Material:
====
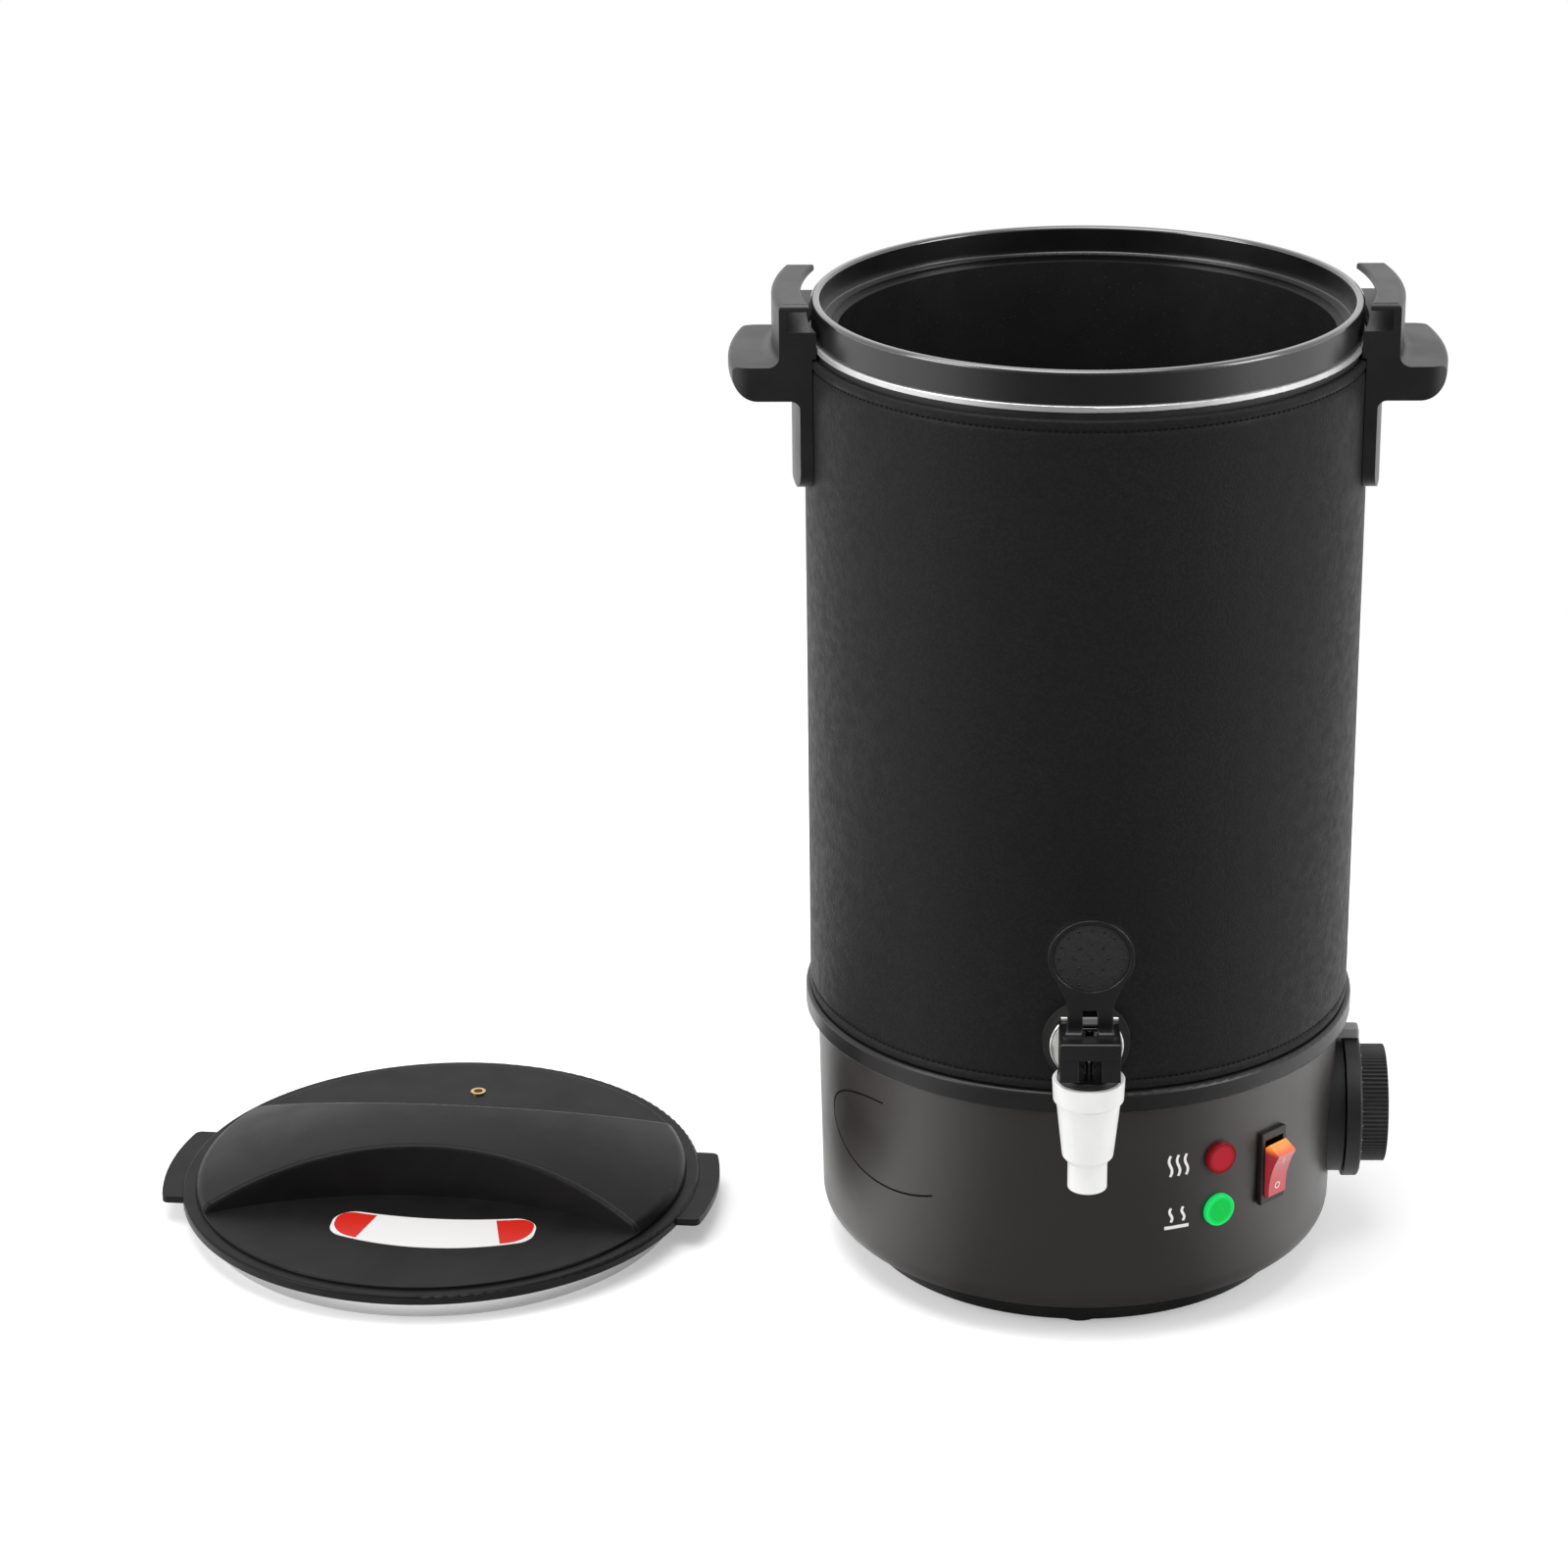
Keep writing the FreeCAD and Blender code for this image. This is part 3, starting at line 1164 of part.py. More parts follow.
def make_stem():
    pivot = front(0, tap_out, pivot_z)
    plug_low = front(0, tap_out, plug_bottom_z)
    plug_top = front(0, tap_out, plug_top_z)
    rod = cylinder(stem_r, plug_low + UP, pivot)
    eye = cylinder(eye_r, pivot - RIGHT * eye_width / 2, pivot + RIGHT * eye_width / 2)
    pin_half = RIGHT * pivot_pin_length / 2
    stem = joined([rod, eye]).cut(cylinder(pivot_pin_r, pivot - pin_half, pivot + pin_half))
    plug = cylinder(plug_r, plug_low, plug_top).cut(cylinder(stem_r, plug_low + UP, plug_top))
    save("tap_stem", [stem])
    save("tap_pin", [cylinder(pivot_pin_r, pivot - pin_half, pivot + pin_half)])
    save("seat_plug", [plug])
    spring_low = plug_top_z + spring_wire_r + spring_end_gap
    spring_height = barrel_top_z - spring_wire_r - spring_end_gap - spring_low
    path = Part.makeHelix(spring_height / spring_turns, spring_height, spring_r)
    section = Part.Wire(Part.makeCircle(spring_wire_r, Vector(spring_r, 0, 0), BACK))
    spring = Part.Wire(path).makePipeShell([section], True, True)
    save("tap_spring", [spring.translated(front(0, tap_out, spring_low))])


def make_lever():
    lean = math.radians(pad_lean)
    back_out = tap_out + lever_back_reach
    low_z = lever_foot_low_z - tool_room
    top_z = pad_centre_z + pad_r + 2

    def leaned(out, z):
        return -out - (z - pivot_z) * math.tan(lean)

    thick = pad_thick / math.cos(lean)
    cam_gap_r = cam_r - body_gap
    front_low_z = cam_z - math.sqrt(cam_gap_r ** 2 - (cheek_front_out - cam_out) ** 2)
    side = prism([(leaned(back_out, slot_top_z + 2), slot_top_z + 2, lever_rounds[0]),
                  (leaned(back_out, top_z), top_z),
                  (leaned(back_out + thick, top_z), top_z),
                  (leaned(back_out + thick, lever_foot_high_z), lever_foot_high_z, lever_rounds[1]),
                  (-lever_foot_out, lever_foot_high_z, lever_rounds[2]),
                  (-lever_foot_out, lever_foot_low_z, lever_foot_out - cheek_front_out),
                  (-cheek_front_out, lever_foot_low_z), (-cheek_front_out, front_low_z - 5),
                  (-cheek_back_out, front_low_z - 5), (-cheek_back_out, pivot_z + 3, lever_rounds[0])],
                 side_plane, RIGHT * 2 * pad_r, RIGHT * -pad_r)
    # What lies under the pivot is bounded below by the cam that rolls on the bonnet.
    cam_centre = front(-pad_r, cam_out, cam_z)
    cam = cylinder(cam_gap_r, cam_centre, cam_centre + RIGHT * 2 * pad_r)
    upper = box((-pad_r, pad_r), (-lever_foot_out - 1, 1 - cheek_back_out), (cam_z, top_z))
    side = side.common(cam.fuse(upper).removeSplitter())

    pad = cylinder(pad_r, front(0, lever_foot_out + 5, pad_centre_z),
                   front(0, cheek_back_out - 5, pad_centre_z))
    flare_x = pad_r * neck_flare_share[0]
    flare_z = pad_centre_z - pad_r * neck_flare_share[1]
    right = [(cheek_half_width, low_z), (cheek_half_width, lever_foot_high_z, neck_rounds[0]),
             (neck_half_width, lever_foot_high_z, neck_rounds[1]),
             (neck_half_width, neck_flare_z, neck_rounds[2]), (flare_x, flare_z)]
    left = [(-point[0],) + point[1:] for point in reversed(right)]
    neck = prism(right + [(0, pad_centre_z)] + left,
                 front_plane, BACK * (lever_foot_out - cheek_back_out + 10), front(0, lever_foot_out + 5, 0))
    lever = side.common(pad.fuse(neck).removeSplitter())
    eye_half = eye_slot / 2
    eye_room = box((-eye_half, eye_half), (-lever_foot_out - 1, 1 - cheek_back_out),
                   (lever_foot_high_z, slot_top_z))
    rod_room = box((-eye_half, eye_half), (-tap_out - rod_slot_reach, 1 - cheek_back_out),
                   (low_z, slot_top_z))
    low_room = box((-cheek_inner_half, cheek_inner_half), (-lever_foot_out - 1, 1 - cheek_back_out),
                   (low_z, lever_foot_low_z))
    pivot = front(0, tap_out, pivot_z)
    pin_reach = RIGHT * (cheek_half_width + 1)
    lever = lever.cut([eye_room, rod_room, low_room,
                       cylinder(pivot_pin_r + running_gap, pivot - pin_reach, pivot + pin_reach)])
    # A shallow round recess in the thumb pad's front face.
    normal = Vector(0, -math.cos(lean), -math.sin(lean))
    face_centre = Vector(0, leaned(back_out + thick, pad_centre_z), pad_centre_z)
    recess = cylinder(pad_disc_r, face_centre - normal * pad_disc_depth, face_centre + normal * 3)
    save("tap_lever", [lever.cut(recess)])


def make_spout():
    inner_r = barrel_r + spout_fit
    spout = turned_ring([(inner_r, spout_rim_z), (spout_rim_r, spout_rim_z, 0.5),
                         (spout_collar_low_r, spout_collar_z, 0.4),
                         (spout_taper_top_r, spout_taper_top_z, 0.3),
                         (spout_taper_low_r, spout_taper_low_z, 1.5), (nozzle_r, nozzle_top_z, 1.0),
                         (nozzle_r, nozzle_low_z, 0.4), (nozzle_r - spout_wall, nozzle_low_z, 0.4),
                         (nozzle_r - spout_wall, nozzle_top_z, 1.0),
                         (spout_taper_low_r - spout_wall, spout_taper_low_z + 0.6, 1.0),
                         (spout_taper_top_r - spout_wall, barrel_bottom_z), (inner_r, barrel_bottom_z)])
    spout = spout.translated(front(0, tap_out, 0))
    notch_half = neck_r + body_gap
    notch = box((-notch_half, notch_half), (-tap_out, -tap_out + probe_reach),
                (spout_notch_z, spout_rim_z + 1))
    save("tap_spout", [spout.cut(notch)])


# ------------------------------------------------------------------------- lid
def placed_lid(shape):
    return shape.rotated(CENTRE, UP, lid_turn).translated(Vector(lid_x, lid_y, 0))


def low_dome(inset):
    # A flattened dome: a tight arc round the edge runs into a wide arc over the top.
    reach = dome_r - dome_edge_r
    crown_r = (reach ** 2 + dome_rise ** 2 - dome_edge_r ** 2) / (2 * (dome_rise - dome_edge_r))
    edge_middle = Vector(reach, 0, dome_z)
    crown_middle = Vector(0, 0, dome_top_z - crown_r)
    way_out = (edge_middle - crown_middle).normalize()
    edge_arc_way = (way_out + RIGHT).normalize()
    crown_arc_way = (way_out + UP).normalize()
    edge_start = Vector(dome_r - inset, 0, dome_z)
    meeting = edge_middle + way_out * (dome_edge_r - inset)
    top = Vector(0, 0, dome_top_z - inset)
    base = Vector(dome_r - inset, 0, lid_skirt_depth)
    edges = [Part.LineSegment(base, edge_start).toShape(),
             Part.Arc(edge_start, edge_middle + edge_arc_way * (dome_edge_r - inset), meeting).toShape(),
             Part.Arc(meeting, crown_middle + crown_arc_way * (crown_r - inset), top).toShape(),
             Part.LineSegment(top, UP * lid_skirt_depth).toShape(),
             Part.LineSegment(UP * lid_skirt_depth, base).toShape()]
    return Part.Face(Part.Wire(edges)).revolve(CENTRE, UP, 360)


def pocket(side, inset, floor_z):
    # Room for the fingers on one side of the raised band, with drafted walls.
    height = dome_top_z - floor_z + 5
    middle = Vector(0, side * (pocket_r + band_half_width), floor_z)
    low_r = pocket_r + inset
    return Part.makeCone(low_r, low_r + pocket_draft * height / dome_rise, height, middle)


def lid_form(inset):
    # Solid form of the lid's dome with its two pockets, or of the hollow under it.
    floor_z = pocket_floor_z - inset
    return low_dome(inset).cut([pocket(side, inset, floor_z) for side in (-1, 1)])


def is_band_edge(edge):
    # The long edges along the top of the raised band.
    return edge.BoundBox.ZLength > dome_rise / 3 and edge.BoundBox.XLength > dome_r


def is_floor_edge(edge):
    # The outer edges of the two pocket floors.
    middle = edge.CenterOfMass
    return edge.BoundBox.ZLength < 0.01 and abs(middle.y) > dome_r / 2 and middle.z > pocket_floor_z - 0.01


def make_lid():
    flange = cylinder(lid_flange_r, UP * lid_skirt_depth, UP * dome_z)
    flange = rounded_edges(flange, lid_flange_round, lambda edge: edge.CenterOfMass.z > dome_z - 0.01)
    lip = tube(lid_flange_r, lid_lip_r, UP * (lid_skirt_depth - lid_lip_drop), UP * (lid_skirt_depth + 0.5))
    tab_face = prism([(-lid_tab_r - 10, -lid_tab_half), (lid_tab_r + 10, -lid_tab_half),
                      (lid_tab_r + 10, lid_tab_half), (-lid_tab_r - 10, lid_tab_half)],
                     floor_plane, UP * lid_tab_thick, UP * (lid_skirt_depth - lid_lip_drop))
    tab_ring = tube(lid_tab_r, lid_lip_r, UP * (lid_skirt_depth - lid_lip_drop),
                    UP * (lid_skirt_depth - lid_lip_drop + lid_tab_thick))
    tabs = tab_face.common(tab_ring)
    tabs = rounded_edges(tabs, lid_tab_round, lambda edge: edge.BoundBox.ZLength > lid_tab_thick - 0.1
                         and abs(edge.CenterOfMass.x) > lid_flange_r)
    ledge = tube(dome_r, liner_r - liner_seat, UP * lid_skirt_depth, UP * dome_z)
    outside = rounded_edges(lid_form(0), band_edge_round, is_band_edge)
    outside = rounded_edges(outside, floor_edge_round, is_floor_edge)
    dome = joined([outside, flange]).cut(lid_form(shell_wall).cut(ledge))
    shell = joined([dome, joined([lip, tabs])])
    liner_top = lid_skirt_depth
    bosses = []
    screws = []
    pilots = []
    screw_holes = []
    for x, y in itertools.product((-lid_screw_x, lid_screw_x), (-lid_screw_y, lid_screw_y)):
        foot = Vector(x, y, liner_top)
        tip = foot + UP * lid_screw_length
        screw_holes.append(cylinder(lid_screw_r, foot - UP * liner_wall, foot))
        screws.append(pan_screw(lid_screw_r, lid_screw_head_r, lid_screw_head, foot - UP * liner_wall, tip))
        bosses.append(cylinder(lid_boss_r, foot, foot + UP * dome_rise).common(lid_form(lid_boss_gap)))
        pilots.append(cylinder(lid_screw_r, foot - UP, tip))
    eyelet_foot = Vector(eyelet_x, eyelet_y, liner_top - liner_wall)
    eyelet_seat = Vector(eyelet_x, eyelet_y, pocket_floor_z)
    eyelet_hole = cylinder(eyelet_bore_r + eyelet_wall, eyelet_foot - UP, eyelet_seat + UP)
    shell = joined([shell] + bosses).cut(pilots + [eyelet_hole])
    liner = turned_ring([(liner_r - liner_wall, 0), (liner_r, 0), (liner_r, liner_top),
                         (0, liner_top), (0, liner_top - liner_wall),
                         (liner_r - liner_wall, liner_top - liner_wall)])
    liner = liner.cut(screw_holes + [eyelet_hole])
    eyelet = joined([cylinder(eyelet_bore_r + eyelet_wall, eyelet_foot - UP * eyelet_flare, eyelet_seat),
                     cylinder(eyelet_r, eyelet_seat, eyelet_seat + UP * eyelet_head),
                     cylinder(eyelet_r, eyelet_foot - UP * eyelet_flare, eyelet_foot)])
    eyelet = eyelet.cut(cylinder(eyelet_bore_r, eyelet_foot - UP * 2, eyelet_seat + UP * 2))
    label_top_z = pocket_floor_z + label_thick
    front_middle = Vector(label_x, label_front_r - label_back_y - label_depth, 0)
    back_middle = Vector(label_x, label_back_r - label_back_y, 0)
    label = cylinder(label_front_r, front_middle + UP * pocket_floor_z, front_middle + UP * label_top_z)
    label = label.cut(cylinder(label_back_r, back_middle, back_middle + UP * (label_top_z + 1)))
    label = label.common(box((label_x - label_half_width, label_x + label_half_width), (-dome_r, 0),
                             (pocket_floor_z, label_top_z)))
    label = rounded_edges(label, label_round, lambda edge: edge.BoundBox.ZLength > label_thick / 2)
    save("lid_shell", [placed_lid(shell)])
    save("lid_liner", [placed_lid(liner)])
    save("lid_screws", [placed_lid(screw) for screw in screws])
    save("lid_eyelet", [placed_lid(eyelet)])
    save("lid_label", [placed_lid(label)])


os.makedirs("parts", exist_ok=True)
make_feet()
make_base_ring()
make_housing()
make_ledge_and_shell()
make_sleeve()
make_pot()
make_rim()
make_handles()
make_heater()
make_probe()
make_terminal_block()
make_thermostat()
make_dial()
make_lamps()
make_switch()
make_inlet()
make_tap_body()
make_stem()
make_lever()
make_spout()
make_lid()
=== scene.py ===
import math

import bmesh
import bpy
from mathutils import Matrix, Vector


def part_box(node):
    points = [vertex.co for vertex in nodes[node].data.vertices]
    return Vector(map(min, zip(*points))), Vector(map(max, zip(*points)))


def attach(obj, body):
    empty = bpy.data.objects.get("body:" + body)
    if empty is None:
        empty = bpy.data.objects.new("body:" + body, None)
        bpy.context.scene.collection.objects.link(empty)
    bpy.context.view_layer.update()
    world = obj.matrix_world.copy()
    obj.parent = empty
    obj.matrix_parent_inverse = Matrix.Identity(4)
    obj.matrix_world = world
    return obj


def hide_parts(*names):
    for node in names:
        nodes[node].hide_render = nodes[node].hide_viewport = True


# Dresses the wax melter: finishes for every CAD part, the stitched leather sleeve, and the
# small printed and moulded details. Metres, tap towards -Y, dial towards +X.

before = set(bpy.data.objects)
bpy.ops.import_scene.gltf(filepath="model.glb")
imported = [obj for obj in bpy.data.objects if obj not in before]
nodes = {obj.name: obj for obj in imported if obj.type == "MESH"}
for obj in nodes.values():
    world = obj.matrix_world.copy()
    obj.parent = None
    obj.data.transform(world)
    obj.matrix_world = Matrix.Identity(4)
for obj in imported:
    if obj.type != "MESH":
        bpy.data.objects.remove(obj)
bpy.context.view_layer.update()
print("melter: CAD parts loaded,", len(nodes))


# Mesh and placing helpers

def addObject(name, data):
    item = bpy.data.objects.new(name, data)
    bpy.context.scene.collection.objects.link(item)
    return item


def addPiece(name, shape, body, finish, smooth=True):
    mesh = bpy.data.meshes.new(name)
    mesh.from_pydata([tuple(point) for point in shape.verts], [], shape.faces)
    mesh.validate()
    mesh.update()
    if smooth:
        mesh.shade_smooth()
    piece = addObject(name, mesh)
    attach(piece, body)
    mesh.materials.append(material[finish])
    return piece


def finalMesh(item):
    # The mesh that an object gives once its modifiers or its lettering are worked out.
    return bpy.data.meshes.new_from_object(item.evaluated_get(bpy.context.evaluated_depsgraph_get()))


def roundPot(radius, azimuth, height):  # azimuth in degrees from the tap, + to the dial
    angle = math.radians(azimuth)
    return Vector((radius * math.sin(angle), -radius * math.cos(angle), height))


def fullTurn(count):
    return [2 * math.pi * step / count for step in range(count)]


def circle(middle, side, other, radius, count):
    return [middle + (side * math.cos(turn) + other * math.sin(turn)) * radius for turn in fullTurn(count)]


# Each row of a thread: share of its length, thickness and depth. Each row of a dome: radius and height.
thread = dict(sides=8, run=((0.0, 0.45, 0.9), (0.14, 0.85, 0.35), (0.35, 1.0, 0.0),
                            (0.65, 1.0, 0.0), (0.86, 0.85, 0.35), (1.0, 0.45, 0.9)))
dome = dict(sides=12, run=((1.0, -0.2), (1.0, 0.0), (0.92, 0.45), (0.7, 0.78), (0.35, 0.96)))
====
Everything from the first line above up to and including the line that contains "return -out - (z" should be printed exactly; please print only that.

Complete answer:
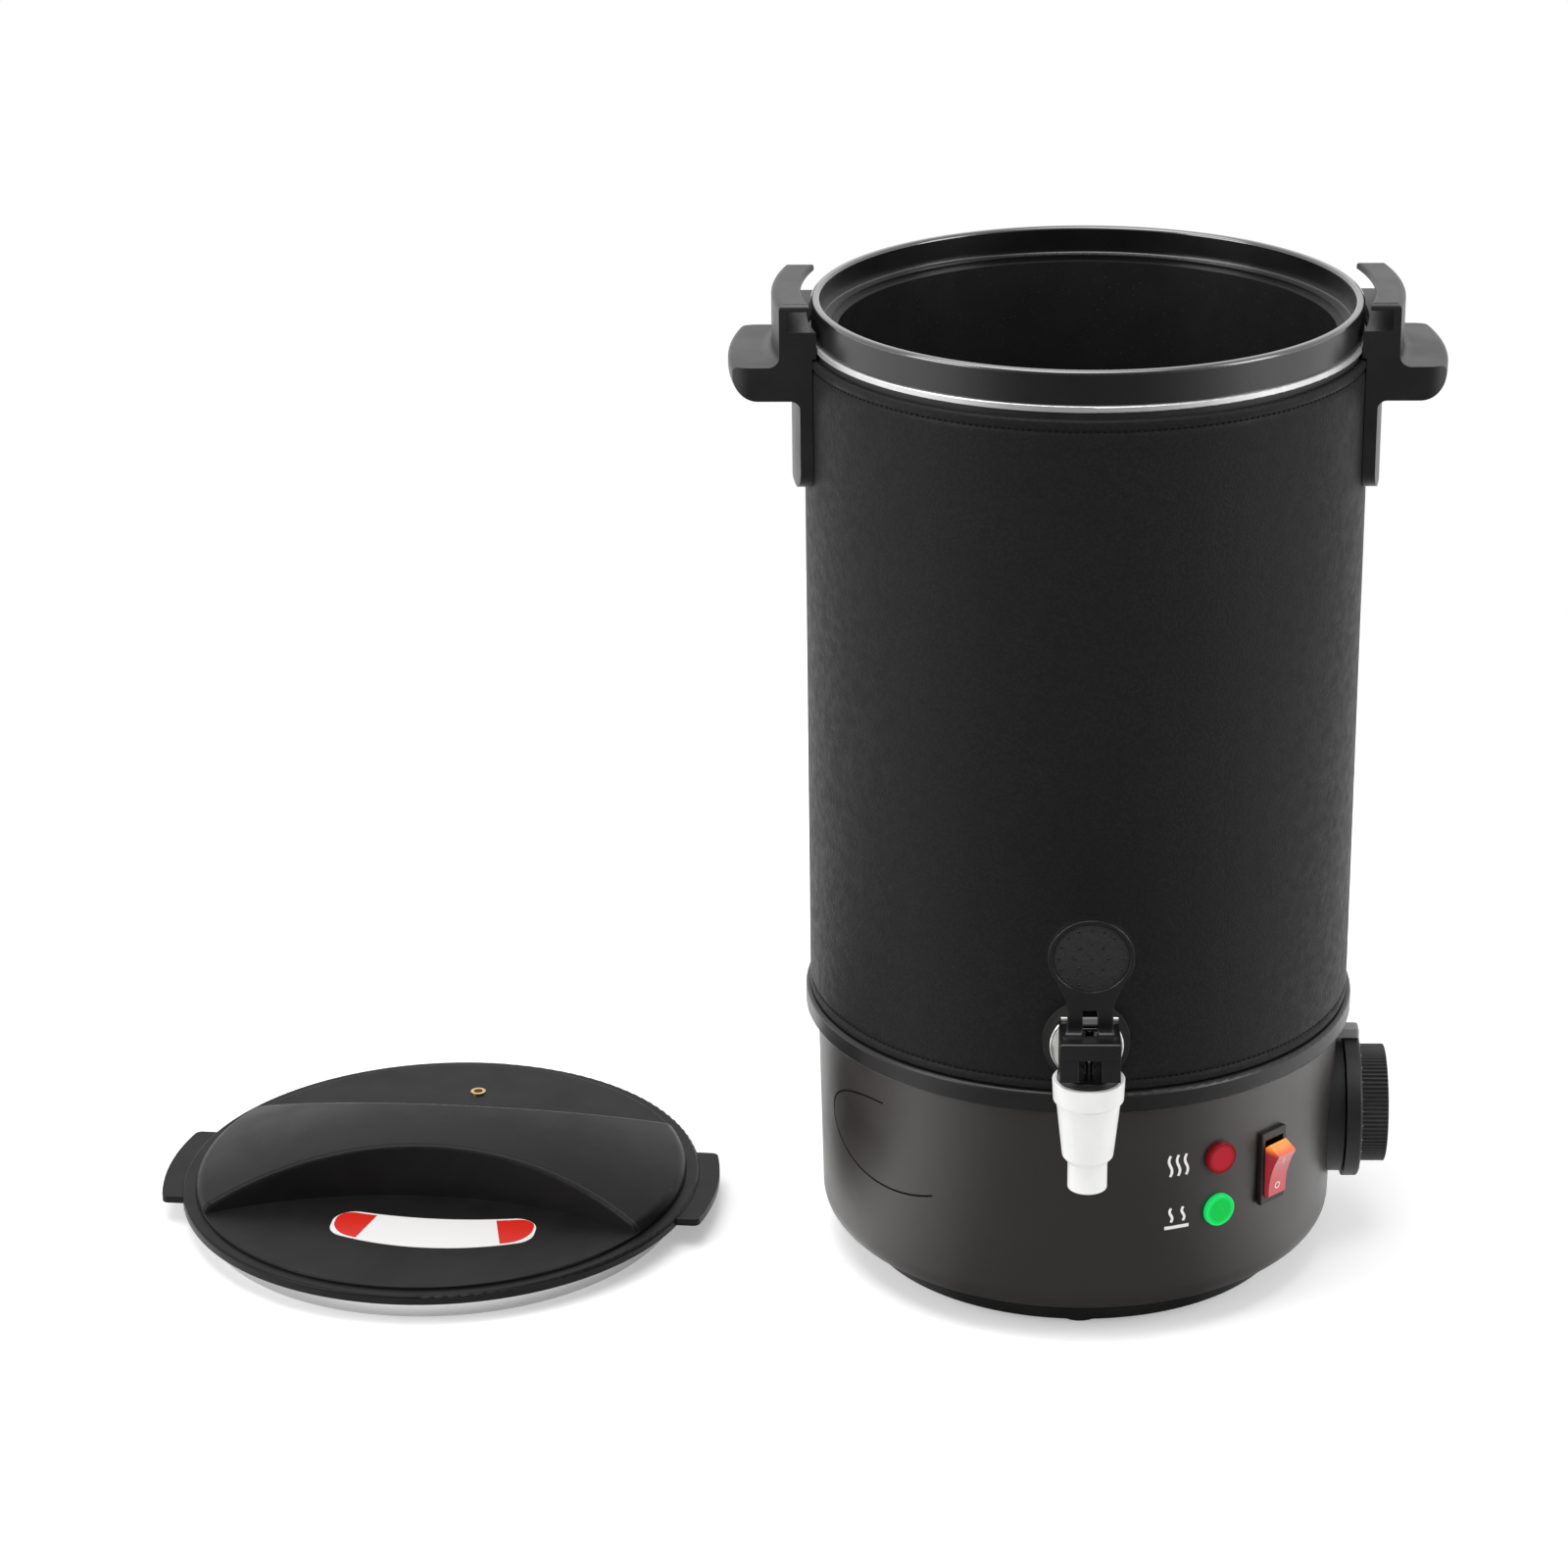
Keep writing the FreeCAD and Blender code for this image. This is part 3, starting at line 1164 of part.py. More parts follow.
def make_stem():
    pivot = front(0, tap_out, pivot_z)
    plug_low = front(0, tap_out, plug_bottom_z)
    plug_top = front(0, tap_out, plug_top_z)
    rod = cylinder(stem_r, plug_low + UP, pivot)
    eye = cylinder(eye_r, pivot - RIGHT * eye_width / 2, pivot + RIGHT * eye_width / 2)
    pin_half = RIGHT * pivot_pin_length / 2
    stem = joined([rod, eye]).cut(cylinder(pivot_pin_r, pivot - pin_half, pivot + pin_half))
    plug = cylinder(plug_r, plug_low, plug_top).cut(cylinder(stem_r, plug_low + UP, plug_top))
    save("tap_stem", [stem])
    save("tap_pin", [cylinder(pivot_pin_r, pivot - pin_half, pivot + pin_half)])
    save("seat_plug", [plug])
    spring_low = plug_top_z + spring_wire_r + spring_end_gap
    spring_height = barrel_top_z - spring_wire_r - spring_end_gap - spring_low
    path = Part.makeHelix(spring_height / spring_turns, spring_height, spring_r)
    section = Part.Wire(Part.makeCircle(spring_wire_r, Vector(spring_r, 0, 0), BACK))
    spring = Part.Wire(path).makePipeShell([section], True, True)
    save("tap_spring", [spring.translated(front(0, tap_out, spring_low))])


def make_lever():
    lean = math.radians(pad_lean)
    back_out = tap_out + lever_back_reach
    low_z = lever_foot_low_z - tool_room
    top_z = pad_centre_z + pad_r + 2

    def leaned(out, z):
        return -out - (z - pivot_z) * math.tan(lean)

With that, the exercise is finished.